* **Work to be completed**
Return the line containing "rotate([0, 0, base_turn +", the line containing "from mathutils import", and every line between them, exactly as they stand. Output nothing else.

* **Data shown**
——————————

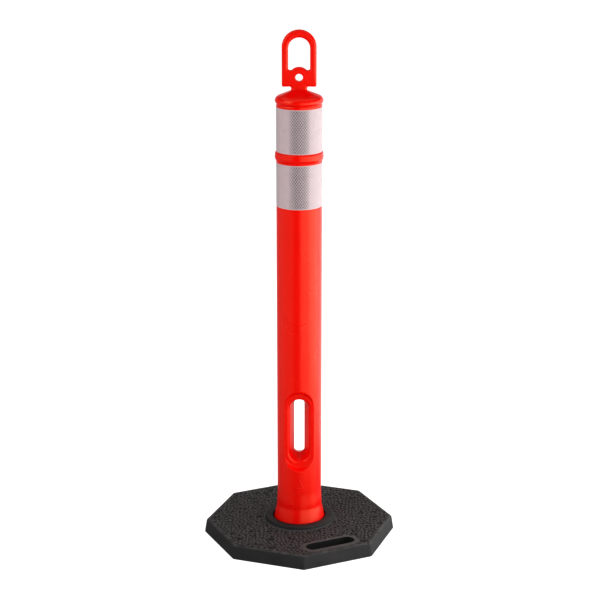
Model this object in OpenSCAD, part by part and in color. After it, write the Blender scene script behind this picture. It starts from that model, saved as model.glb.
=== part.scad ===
// Delineator post: a hollow moulded tube with a loop handle and a hand slot,
// two reflective bands, and an octagonal rubber base that drops over the top.
// Millimetres, +Z up, origin on the ground at the axis of the post, loop facing -Y.

/* [Tube] */
// Outside diameter of the tube
tube_d = 104; // [102:0.5:104]
// Height of the rim's widest point above the ground
rim_z = 1050.5; // [1048:0.5:1070]
// Thickness of the moulded wall
wall = 3; // [2:0.5:4]

/* [Cap and bead] */
// Diameter of the rounded rim under the cap
rim_d = 109.4; // [108:0.2:112]
// Height at which the shallow cone of the cap meets the neck
cap_top_z = 1072.6; // [1070:0.2:1075]
// Slope of the cap, as a rise per unit of radius
cap_slope = 0.4; // [0.35:0.01:0.45]
// Diameter of the bead between the bands
bead_d = 111; // [108:0.2:112]
// Height of the bead's widest point
bead_z = 922; // [920:0.5:924]

/* [Loop handle] */
// Overall height, from the ground to the top of the loop
total_h = 1209; // [1200:1:1220]
// Outside width of the loop
loop_w = 77.8; // [70:0.2:84]
// Thickness of the loop, front to back
loop_t = 16; // [12:1:20]
// Width of the window in the loop
window_w = 49.6; // [44:0.2:52]
// Height of the top of the window
window_top = 1191.3; // [1185:0.1:1193]
// Height of the bottom of the window, at its sides
window_bottom = 1117.9; // [1116:0.1:1120]
// Height of the loop's flat lower edge
plate_bottom = 1081.4; // [1080:0.1:1083]
// Diameter of the tie hole
hole_d = 17.5; // [12:0.5:20]
// Height of the centre of the tie hole
hole_z = 1101.7; // [1100:0.1:1103]
// Width of the neck between the loop and the cap
neck_w = 35.6; // [30:0.2:40]

/* [Hand slot in the tube] */
// Height of the middle of the slot
slot_z = 269.5; // [260:0.5:300]
// Width of the slot at its narrow middle
throat_w = 25; // [22:0.1:30]
// Height of the slot at its narrow middle
throat_h = 136; // [120:0.1:140]
// Width of the slot where it opens on the flat recess
mouth_w = 48; // [40:0.5:56]
// Distance of the flat recess from the post's axis
recess_y = 39; // [37:0.5:44]
// Height of the flat recess
recess_h = 185; // [178:0.5:190]
// Height of the recess's opening at the tube's surface
opening_h = 199; // [190:0.5:206]

/* [Foot] */
// Height of the crease where the foot starts to flare
flare_z = 72.5; // [65:0.5:80]
// Radius of the tube at that crease
flare_r = 53.3; // [53:0.1:54]
// Slope of the flare, as growth of radius per unit of drop
flare_slope = 0.216; // [0.15:0.002:0.25]
// Height at which the tube starts to widen towards the crease
widen_z = 115; // [100:1:125]
// Radius of the flange under the base
flange_r = 78; // [74:1:79]
// Thickness of that flange
flange_t = 5; // [4:0.5:6]

/* [Bands] */
// Height of one reflective band
band_h = 101.6; // [101.6, 102.6]
// Height of the lower edge of the upper band
upper_band_z = 934.4; // [934:0.1:936]
// Height of the lower edge of the lower band
lower_band_z = 807.5; // [780:0.5:808]
// Thickness of the sheeting
band_t = 0.4; // [0.3:0.1:0.5]
// Overlap of the sheeting's ends at the back
overlap_w = 12; // [8:1:15]

/* [Base] */
// Octagon's radius to its corners at the ground
base_r = 229.4; // [220:0.2:235]
// The same radius at the top of the rim
base_top_r = 223.9; // [215:0.2:230]
// Thickness of the base
base_h = 33.3; // [30:0.1:38]
// Rounding of the base's upper edge
base_edge = 5; // [2:0.5:7]
// How far the base is turned round the post
base_turn = 2.73; // [0:0.01:45]
// Outside diameter of the collar round the hole
collar_d = 164; // [158:1:170]
// Height of the top of the collar
collar_z = 42; // [38:0.5:46]
// Gap between the flared foot and the hole in the base
hole_gap = 2.7; // [1:0.1:4]
// Length of the hand slot in the base
grip_l = 132; // [120:1:136]
// Width of the hand slot in the base
grip_w = 42; // [36:1:44]
// Distance of the middle of that slot from the post's axis
grip_offset = 169.5; // [165:0.5:172]

/* [Hidden] */

tube_r = tube_d / 2;
rim_r = rim_d / 2;
loop_r = loop_w / 2;
neck_r = neck_w / 2;
flange_gap = 0.5;
recess_gap = 3;
eighth = 360 / 8;
fine = 96;
reach = 1;

// Points of an arc of an ellipse in the r-z plane, from angle a0 to a1
function arc(c, rx, rz, a0, a1, n) =
    [for (i = [0:n]) let (a = a0 + (a1 - a0) * i / n) [c.x + rx * cos(a), c.y + rz * sin(a)]];

// ---------------------------------------------------------------- outline of the post

rim_soft = 6.4;      // radius of the rim's upper rounding
rim_rise = 1.2;      // drop from the cap's edge to the top of that rounding
rim_in = 3.4;
rim_low = 7.4;
groove_r = tube_r - 0.9;
groove_z = rim_z - rim_low - 0.6;
groove_land = 0.3;   // the narrow ring under the groove is this much smaller than the tube
groove_step = 1.8;
cap_r = 46.5;
cap_edge_z = cap_top_z - cap_slope * (cap_r - neck_r);

// The shallow cone, the rounded rim and the small groove under it, from the top down
function cap_points() = concat(
    [[0, cap_top_z + cap_slope * neck_r], [cap_r, cap_edge_z]],
    arc([rim_r - rim_soft, rim_z], rim_soft, cap_edge_z - rim_z - rim_rise, 62, 0, 6),
    arc([rim_r - rim_in, rim_z], rim_in, rim_low, -12, -75, 4),
    [[groove_r, groove_z], [tube_r - groove_land, groove_z - groove_step]]);

// The bead: a square shoulder above, a full round below and a narrow ring under it
bead_r = bead_d / 2;
bead_top = bead_z + 10.5;
bead_bulge = bead_r - tube_r;
bead_half = 9.8;
bead_low = bead_z - bead_half;
bead_edge = 1.8;     // size of the shoulder's softened edge
bead_ring = 2.2;     // height of the narrow ring
ring_r = tube_r + 0.1;

function shoulder_points() = [
    [tube_r, bead_top], [bead_r - 1.4, bead_top - 0.3],
    [bead_r - 0.7, bead_top - bead_edge], [bead_r - 0.5, bead_z + 4.5]];

function bead_points() = concat(
    shoulder_points(),
    arc([bead_r - bead_bulge, bead_z], bead_bulge, bead_half, 20, -78, 7),
    [[ring_r, bead_low - 0.4], [ring_r, bead_low - bead_ring + 0.2], [tube_r, bead_low - bead_ring]]);

function flare_at(z) = flare_r + flare_slope * (flare_z - z);

function foot_points() = [
    [tube_r, widen_z], [flare_r, flare_z], [flare_at(flange_t), flange_t],
    [flange_r, flange_t], [flange_r, 0]];

// The hollow keeps one wall thickness inside that outline
module hollow() {
    rotate_extrude($fn = fine)
        polygon([
            [0, cap_top_z - wall], [neck_r, cap_top_z - wall], [cap_r - 1, cap_edge_z - wall],
            [rim_r - wall, rim_z], [tube_r - wall, groove_z - 2],
            [tube_r - wall, widen_z], [flare_r - wall, flare_z], [flare_at(0) - wall, 0],
            [flare_at(0) - wall, -reach], [0, -reach]]);
}

module outer_body() {
    rotate_extrude($fn = fine)
        polygon(concat(cap_points(), bead_points(), foot_points(), [[0, 0]]));
}

// ---------------------------------------------------------------- hand slot in the tube

beyond = tube_r + 4;
recess_w = 2 * sqrt(tube_r * tube_r - recess_y * recess_y);
recess_lean = (opening_h - recess_h) / 2 / (tube_r - recess_y);

// A round-ended hollow from depth y0 with end radius r0 to depth y1 with end radius r1,
// whose end centres are one straight length apart
module taper_slot(straight, r0, r1, y0, y1) {
    depth = y1 - y0;
    translate([0, y0, slot_z])
        rotate([-90, 0, 0]) {
            for (end = [-1, 1])
                translate([0, end * straight / 2, 0])
                    cylinder(h = depth, r1 = r0, r2 = r1, $fn = fine);
            rotate([90, 0, 0])
                linear_extrude(height = straight, center = true)
                    polygon([[-r0, 0], [r0, 0], [r1, depth], [-r1, depth]]);
        }
}

// The slot's hollow when grow is 0, or its outside when grow is the wall:
// a tunnel from the narrow middle to each mouth, and a flat recess round each mouth
module slot_hollow(grow) {
    recess_r = recess_w / 2 + grow;
    floor_y = recess_y - grow;
    for (side = [0, 1])
        rotate([0, 0, 180 * side]) {
            taper_slot(throat_h - throat_w, throat_w / 2 + grow, mouth_w / 2 + grow, 0, recess_y);
            taper_slot(recess_h - recess_w, recess_r, recess_r + recess_lean * (beyond - floor_y), floor_y, beyond);
        }
}

// ---------------------------------------------------------------- loop handle

// Flat outline with its lower corners rounded
module loop_outline() {
    corner = 3.5;
    fillet = 3.8;
    translate([0, total_h - loop_r])
        circle(r = loop_r, $fn = fine);
    translate([-loop_r, plate_bottom + corner])
        square([loop_w, total_h - loop_r - plate_bottom - corner]);
    translate([corner - loop_r, plate_bottom])
        square([loop_w - 2 * corner, 2 * corner]);
    for (s = [-1, 1])
        translate([s * (loop_r - corner), plate_bottom + corner])
            circle(r = corner, $fn = fine);
    translate([-neck_r, cap_top_z - wall])
        square([neck_w, plate_bottom - cap_top_z + wall + reach]);
    difference() {
        translate([-neck_r - fillet, plate_bottom - fillet])
            square([neck_w + 2 * fillet, fillet + reach]);
        for (s = [-1, 1])
            translate([s * (neck_r + fillet), plate_bottom - fillet])
                circle(r = fillet, $fn = fine);
    }
}

// Window with a round top, small corners and a round boss over the tie hole
module window_outline() {
    corner = 4;
    r = window_w / 2;
    boss_r = 23.4;
    difference() {
        union() {
            translate([0, window_top - r])
                circle(r = r, $fn = fine);
            translate([-r, window_bottom + corner])
                square([window_w, window_top - r - window_bottom - corner]);
            translate([corner - r, window_bottom])
                square([window_w - 2 * corner, 2 * corner]);
            for (s = [-1, 1])
                translate([s * (r - corner), window_bottom + corner])
                    circle(r = corner, $fn = fine);
        }
        translate([0, hole_z])
            circle(r = boss_r, $fn = fine);
    }
}

module loop_handle() {
    difference() {
        rotate([90, 0, 0])
            linear_extrude(height = loop_t, center = true)
                difference() {
                    loop_outline();
                    window_outline();
                }
        translate([0, 0, hole_z])
            rotate([90, 0, 0])
                cylinder(h = loop_t + 2 * reach, d = hole_d, center = true, $fn = fine);
    }
}

// ---------------------------------------------------------------- sub-parts

module post() {
    color("orangered")
        union() {
            difference() {
                outer_body();
                difference() {
                    hollow();
                    slot_hollow(wall);
                }
                slot_hollow(0);
            }
            loop_handle();
        }
}

// One wrap of sheeting, with its ends overlapping at the back
module band(low_z) {
    color("gainsboro")
        translate([0, 0, low_z])
            difference() {
                union() {
                    cylinder(h = band_h, r = tube_r + band_t, $fn = fine);
                    intersection() {
                        cylinder(h = band_h, r = tube_r + 2 * band_t, $fn = fine);
                        translate([-overlap_w / 2, 0, 0])
                            cube([overlap_w, tube_d, band_h]);
                    }
                }
                translate([0, 0, -reach])
                    cylinder(h = band_h + 2 * reach, r = tube_r, $fn = fine);
            }
}

module upper_band() {
    band(upper_band_z);
}

module lower_band() {
    band(lower_band_z);
}

// Outline of the grip slot, centred on its own middle
module grip_slot() {
    straight = grip_l - grip_w;
    depth = base_h + 2 * reach;
    for (s = [-1, 1])
        translate([s * straight / 2, 0, -reach])
            cylinder(h = depth, d = grip_w, $fn = fine);
    translate([-straight / 2, -grip_w / 2, -reach])
        cube([straight, grip_w, depth]);
}

// Octagon with sloping sides and a rounded upper edge
module slab() {
    edge_z = base_h - base_edge;
    edge_r = base_r - (base_r - base_top_r) * edge_z / base_h;
    rotate_extrude($fn = 8)
        polygon(concat(
            [[0, 0], [base_r, 0]],
            arc([edge_r - base_edge, edge_z], base_edge, base_edge, 0, 90, 5),
            [[0, base_h]]));
}

// Raised smooth collar with a rounded top edge
module collar() {
    edge = 3;
    r = collar_d / 2;
    rotate_extrude($fn = fine)
        polygon(concat(
            [[0, base_h - reach], [r, base_h - reach]],
            arc([r - edge, collar_z - edge], edge, edge, 0, 90, 5),
            [[0, collar_z]]));
}

module base() {
    hole_low = flare_at(-reach) + hole_gap;
    hole_high = flare_at(collar_z + reach) + hole_gap;
    color("dimgray")
        difference() {
            union() {
                rotate([0, 0, base_turn])
                    slab();
                collar();
            }
            translate([0, 0, -reach])
                cylinder(h = collar_z + 2 * reach, r1 = hole_low, r2 = hole_high, $fn = fine);
            translate([0, 0, -reach])
                cylinder(h = flange_t + flange_gap + reach, r = flange_r + recess_gap, $fn = fine);
            rotate([0, 0, base_turn + eighth / 2])
                translate([0, -grip_offset, 0])
                    grip_slot();
        }
}

post();
upper_band();
lower_band();
base();
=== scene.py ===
"""Looks of the delineator post: skins for its four nodes, their materials, the light and the camera.

Lengths of shapes are millimetres until MM turns them into metres. Angles round the post count from the
front (-Y) towards +X, and those of the base from +X towards +Y.
"""

import math

import bmesh
import bpy
import numpy as np
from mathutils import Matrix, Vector, geometry


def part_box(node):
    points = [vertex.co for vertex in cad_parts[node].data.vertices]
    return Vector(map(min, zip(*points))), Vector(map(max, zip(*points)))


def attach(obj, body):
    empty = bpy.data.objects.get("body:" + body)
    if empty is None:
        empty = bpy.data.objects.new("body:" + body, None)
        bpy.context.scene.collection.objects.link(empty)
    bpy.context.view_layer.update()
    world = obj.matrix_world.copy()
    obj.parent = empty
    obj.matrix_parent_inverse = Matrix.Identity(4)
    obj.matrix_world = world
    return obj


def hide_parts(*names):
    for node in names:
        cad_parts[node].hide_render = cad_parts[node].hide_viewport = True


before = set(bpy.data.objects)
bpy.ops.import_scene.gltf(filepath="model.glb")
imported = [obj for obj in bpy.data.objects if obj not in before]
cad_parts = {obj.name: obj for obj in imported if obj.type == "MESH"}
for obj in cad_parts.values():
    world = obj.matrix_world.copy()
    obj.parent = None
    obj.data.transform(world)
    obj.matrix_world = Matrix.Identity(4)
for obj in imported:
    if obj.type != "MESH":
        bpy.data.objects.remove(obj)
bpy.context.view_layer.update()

MM = 0.001


# ---------------- sizes

def box_mm(node):
    """A CAD node's lowest and highest corner, in millimetres."""
    low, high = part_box(node)
    return np.array(low) / MM, np.array(high) / MM


POST_HIGH = box_mm("post")[1]
UPPER_LOW, UPPER_HIGH = box_mm("upper_band")
LOWER_LOW, LOWER_HIGH = box_mm("lower_band")
BASE_HIGH = box_mm("base")[1]

SHEET_T = 0.4  # thickness of the reflective sheeting
TUBE_R = UPPER_HIGH[0] - SHEET_T  # outside radius of the tube
SHEET_GAP = 0.02  # clearance between the sheeting and the tube
WALL = 3.0  # thickness of the tube
SEAM_H = 0.22  # height of the mould's parting line
TOTAL_H = POST_HIGH[2] - SEAM_H  # top of the loop, under its parting line
COLLAR_TOP = BASE_HIGH[2]

# Cap: a shallow cone from the neck to the rounded rim
CAP_TOP = 1072.6  # height of the cone at the neck
CAP_SLOPE = 0.4  # fall of the cone for each mm outwards
CAP_R = 45.5  # radius where the cone meets the rounded rim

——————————

* **Response below**
            rotate([0, 0, base_turn + eighth / 2])
                translate([0, -grip_offset, 0])
                    grip_slot();
        }
}

post();
upper_band();
lower_band();
base();
=== scene.py ===
"""Looks of the delineator post: skins for its four nodes, their materials, the light and the camera.

Lengths of shapes are millimetres until MM turns them into metres. Angles round the post count from the
front (-Y) towards +X, and those of the base from +X towards +Y.
"""

import math

import bmesh
import bpy
import numpy as np
from mathutils import Matrix, Vector, geometry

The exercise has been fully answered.